Grigorii Aleksandrov: Happy-Go-Lucky Fellows (1934)
Directed by Grigori Alexandrov. Cast: Leonid Utesov, Lyubov Orlova, Maria Strelkova, Elena Tyapkina. Mosfilm, 1934.
Jolly Fellows (Веселые ребята, 1934) announced the arrival of Stalinist popular culture with a burst of music, slapstick, and barely contained chaos. Directed by Grigori Alexandrov — fresh from travels with Eisenstein to Hollywood and Mexico — the film follows Kostya, a bumbling shepherd from the Black Sea resort town of Gagra whose musical talent propels him from barnyard comedy to the Moscow Philharmonic concert stage. Along the way, cattle invade a mansion, a jazz band demolishes a banquet, and a corpse refuses to stay dead. Soviet cultural bureaucrats debated whether its freewheeling comedy and American-inflected jazz rhythms were appropriate for socialist audiences.

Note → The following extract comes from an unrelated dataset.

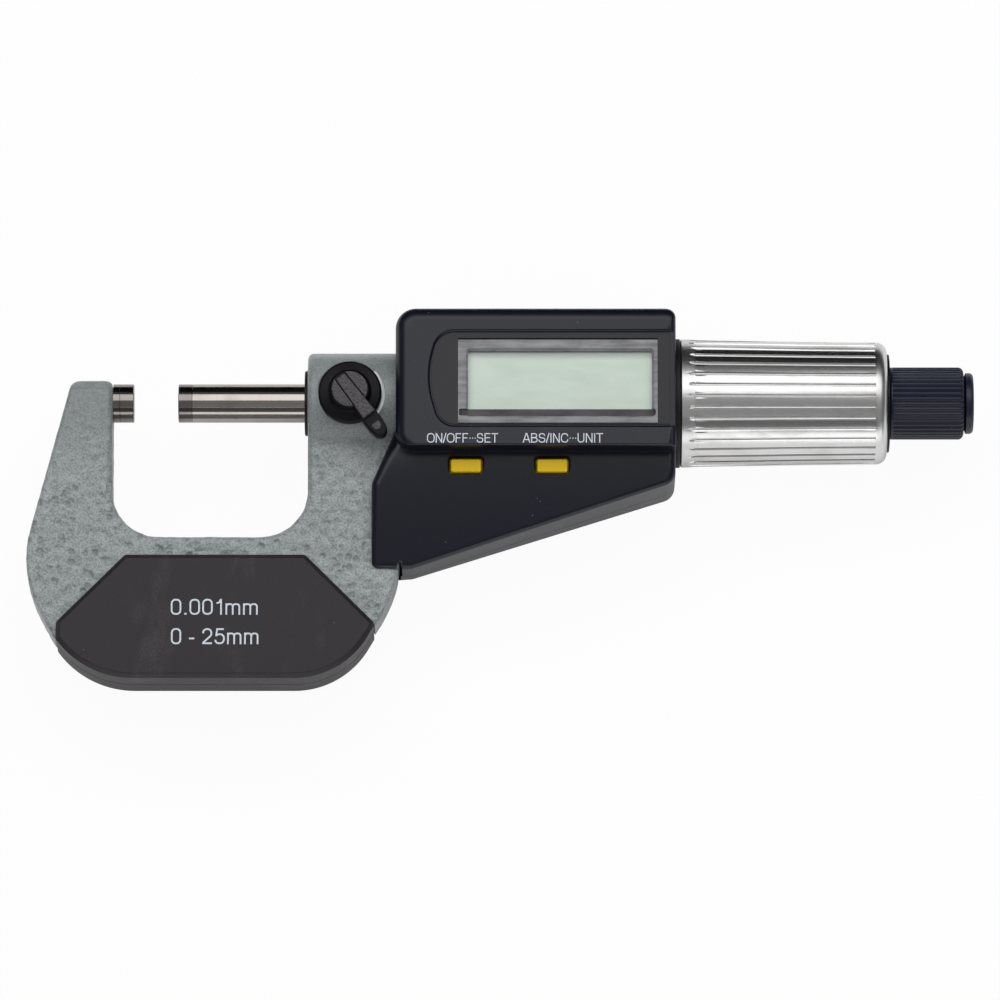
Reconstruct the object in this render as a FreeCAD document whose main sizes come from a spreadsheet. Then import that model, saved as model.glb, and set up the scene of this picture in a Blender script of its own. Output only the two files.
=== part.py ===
"""A digital outside micrometer, 0 to 25 mm, lying on its back.

The origin is the centre of the anvil's measuring face. +X runs along the spindle
towards the thimble, +Y points away from the grips and +Z is the display's side.
"""
import FreeCAD, Part
import math
import os
import Sketcher
from FreeCAD import Placement, Rotation, Vector

doc = FreeCAD.newDocument("outside_micrometer")
sheet = doc.addObject("Spreadsheet::Sheet", "Sizes")

# Driving dimensions in mm and degrees, each written once
SIZES = {
    # fits and clearances
    "run_fit": 0.05,
    "thread_fit": 0.1,
    "free_gap": 0.3,
    "seam_fit": 0.05,
    "cut_over": 1,
    # measuring line
    "spindle_dia": 6.5,
    "tip_length": 2.35,
    "gap_shown": 7.5,
    "travel": 25,
    "anvil_reach": 3.5,
    "anvil_shank_dia": 4,
    "anvil_shank_length": 5.6,
    # frame
    "web_thick": 9,
    "arm_top": 3.4,
    "arm_width": 6.9,
    "arm_inner_round": 0.8,
    "arm_outer_round": 1.8,
    "throat_width": 32.9,
    "throat_depth": 23.75,
    "throat_round": 8,
    "spine_width": 24.65,
    "heel_reach": 19.25,
    "heel_drop": 6.15,
    "heel_round": 19.6,
    "foot_left": 9.3,
    "foot_left_round": 16,
    "foot_setback": 9.7,
    "foot_right_round": 14.4,
    "hip_length": 15.65,
    "hip_drop": 8.4,
    "hip_round": 21.7,
    "web_chamfer": 0.7,
    "boss_radius": 8.45,
    "boss_chamfer": 0.6,
    "boss_step": 0.8,
    "hub_wall": 1.5,
    "hub_length": 12,
    # spindle lock
    "lock_setback": 7.7,
    "lock_angle": -53,
    "spot_depth": 0.95,
    "spot_margin": 0.4,
    "lock_disc_radius": 5.35,
    "lock_disc_thick": 1.5,
    "lock_hub_radius": 3.1,
    "lock_hub_height": 1.7,
    "lock_cap_setback": 0.5,
    "lock_cap_height": 0.3,
    "lock_stud_radius": 2,
    "lock_shoe_thick": 0.6,
    "lever_length": 9.9,
    "lever_width": 3.4,
    "lever_bar_length": 8,
    "lever_bar_width": 2.2,
    "lever_bar_height": 1,
    "lever_lift": 0.6,
    # wiper ring in the boss face
    "wiper_width": 2.2,
    "wiper_seat": 1.2,
    "wiper_proud": 0.55,
    # grips
    "grip_thick": 1.9,
    "grip_wall": 1.2,
    "grip_margin": 3.5,
    "grip_heel_gap": 6.5,
    "grip_hip_gap": 4.45,
    "grip_cheek": 9.6,
    "grip_edge": 0.7,
    "grip_screw_heel_gap": 13.8,
    "grip_screw_hip_gap": 14.25,
    "screw_radius": 1,
    "screw_head_radius": 1.9,
    "screw_head_thick": 1,
    "screw_bite": 1.2,
    "screw_slot_width": 0.45,
    # housing
    "box_lap": 0.8,
    "box_length": 47.1,
    "box_top": 13.55,
    "box_low": 10,
    "box_corner": 2.2,
    "box_front": 13,
    "box_back": 11.5,
    "box_edge": 1.6,
    "wing_front": 8,
    "wing_back": 7,
    "wing_lap": 4.85,
    "wing_shoulder": 15.5,
    "wing_bottom": 29.65,
    "wing_flat": 6.6,
    "wing_right_depth": 15.05,
    "wing_corner": 1.6,
    "wing_right_round": 2.5,
    "wing_edge": 0.6,
    "shell_split": 1.5,
    "shell_wall": 1.5,
    "front_wall": 1.8,
    "post_radius": 1.7,
    "rear_post_radius": 2.2,
    "case_screw_radius": 0.8,
    "case_head_radius": 1.5,
    "case_head_thick": 0.9,
    "post_left_inset": 3.95,
    "post_right_inset": 10.65,
    "post_top_inset": 2.9,
    "post_corner_inset": 6.55,
    "post_corner_drop": 2.5,
    "post_foot_inset": 9.6,
    "post_foot_lift": 5.5,
    "frame_screw_inset": 2.4,
    "frame_screw_lift": 7.5,
    # display
    "film_left_inset": 5.4,
    "film_right_inset": 0.95,
    "film_top_inset": 4,
    "film_low_inset": 3.35,
    "film_nose": 1.8,
    "film_nose_round": 12,
    "film_corner": 2,
    "film_recess": 0.5,
    "film_thick": 0.35,
    "film_fit": 0.15,
    "window_left_inset": 4.8,
    "window_right_inset": 1.75,
    "window_top_inset": 1.15,
    "window_low_inset": 0.5,
    "window_lap": 0.5,
    "window_thick": 0.9,
    "glass_left_inset": 0.9,
    "glass_right_inset": 0.35,
    "glass_top_inset": 0.95,
    "glass_low_inset": 1.1,
    "glass_thick": 1,
    "holder_rim": 0.8,
    "strip_width": 1,
    "strip_squeeze": 0.5,
    "board_thick": 0.8,
    "board_inset": 6.65,
    "board_high_margin": 0.7,
    "board_low_margin": 2.2,
    "chip_size": 7,
    "chip_thick": 1.1,
    "chip_inset": 13.5,
    # buttons
    "button_length": 5.1,
    "button_width": 2.15,
    "button_inset": 11.85,
    "button_pitch": 14.5,
    "button_drop": 2.5,
    "button_proud": 0.6,
    "button_travel": 0.4,
    "button_fit": 0.25,
    "button_flange": 0.5,
    "button_flange_thick": 0.6,
    "pad_base": 0.9,
    "pad_margin": 1.2,
    "key_board_thick": 0.8,
    # battery
    "battery_inset": 10.25,
    "battery_drop": 5.6,
    "battery_radius": 5.8,
    "battery_thick": 5.4,
    "battery_lift": 0.6,
    "well_wall": 1.2,
    "cover_margin": 0.8,
    "cover_thick": 0.95,
    "cover_slot_width": 1.2,
    "cover_slot_length": 9,
    "cover_slot_deep": 0.5,
    "seal_width": 0.6,
    "contact_thick": 0.3,
    "contact_width": 2,
    # barrel, nut and encoder
    "thread_step": 0.25,
    "thread_lead": 8,
    "nut_wall": 1,
    "nut_inset": 15.65,
    "nut_length": 12,
    "sleeve_wall": 1.5,
    "sleeve_tail": 0.5,
    "adjuster_lap": 6,
    "adjuster_length": 5,
    "adjuster_wall": 1.5,
    "bush_length": 4,
    "bush_setback": 0.5,
    "carrier_length": 2.9,
    "stator_thick": 1,
    "encoder_gap": 0.3,
    "encoder_room": 0.4,
    "rotor_thick": 1.1,
    "core_lap": 3.75,
    "core_bearing": 4.2,
    "core_wall": 1.45,
    "clip_thick": 0.8,
    "clip_groove": 0.5,
    "clip_wall": 0.8,
    "clip_room": 0.2,
    "driver_gap": 0.5,
    "driver_length": 3,
    "driver_flange": 1.9,
    "key_width": 1.5,
    "key_deep": 0.8,
    "key_high": 1.5,
    # thimble
    "ring_thick": 0.9,
    "thimble_wall": 1.42,
    "thimble_taper": 0.54,
    "thimble_length": 34.8,
    "thimble_back": 2.5,
    "thimble_round": 1.6,
    "groove_count": 34,
    "groove_width": 0.4,
    "groove_deep": 0.3,
    "groove_lead": 1.35,
    "groove_tail": 2.1,
    # ratchet
    "stem_radius": 3,
    "knob_gap": 0.5,
    "knob_length": 12.5,
    "knob_radius": 6.1,
    "knob_wall": 1.8,
    "knob_front": 2.6,
    "knob_groove_count": 40,
    "knob_groove_deep": 0.25,
    "knob_edge": 0.8,
    "cap_setback": 0.95,
    "cap_thick": 1.65,
    "cap_plug": 2.4,
    "cap_edge": 0.7,
    "plate_thick": 1.2,
    "plate_teeth": 12,
    "tooth_deep": 0.35,
    "spring_radius": 2.6,
    "spring_wire": 0.3,
    "spring_turns": 3,
    "ratchet_screw_radius": 1.3,
    "ratchet_head_radius": 3.4,
    "ratchet_head_thick": 1.2,
    "ratchet_head_room": 0.5,
}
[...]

Stalin reportedly loved it, and his endorsement settled the argument. The score by Isaak Dunayevsky, with lyrics by Vasily Lebedev-Kumach, produced some of the most durable earworms in Soviet cultural memory. Leonid Utesov played Kostya with loose-limbed ease, while Lyubov Orlova — who would become the defining female star of the Stalin era — made her film breakthrough as Anyuta.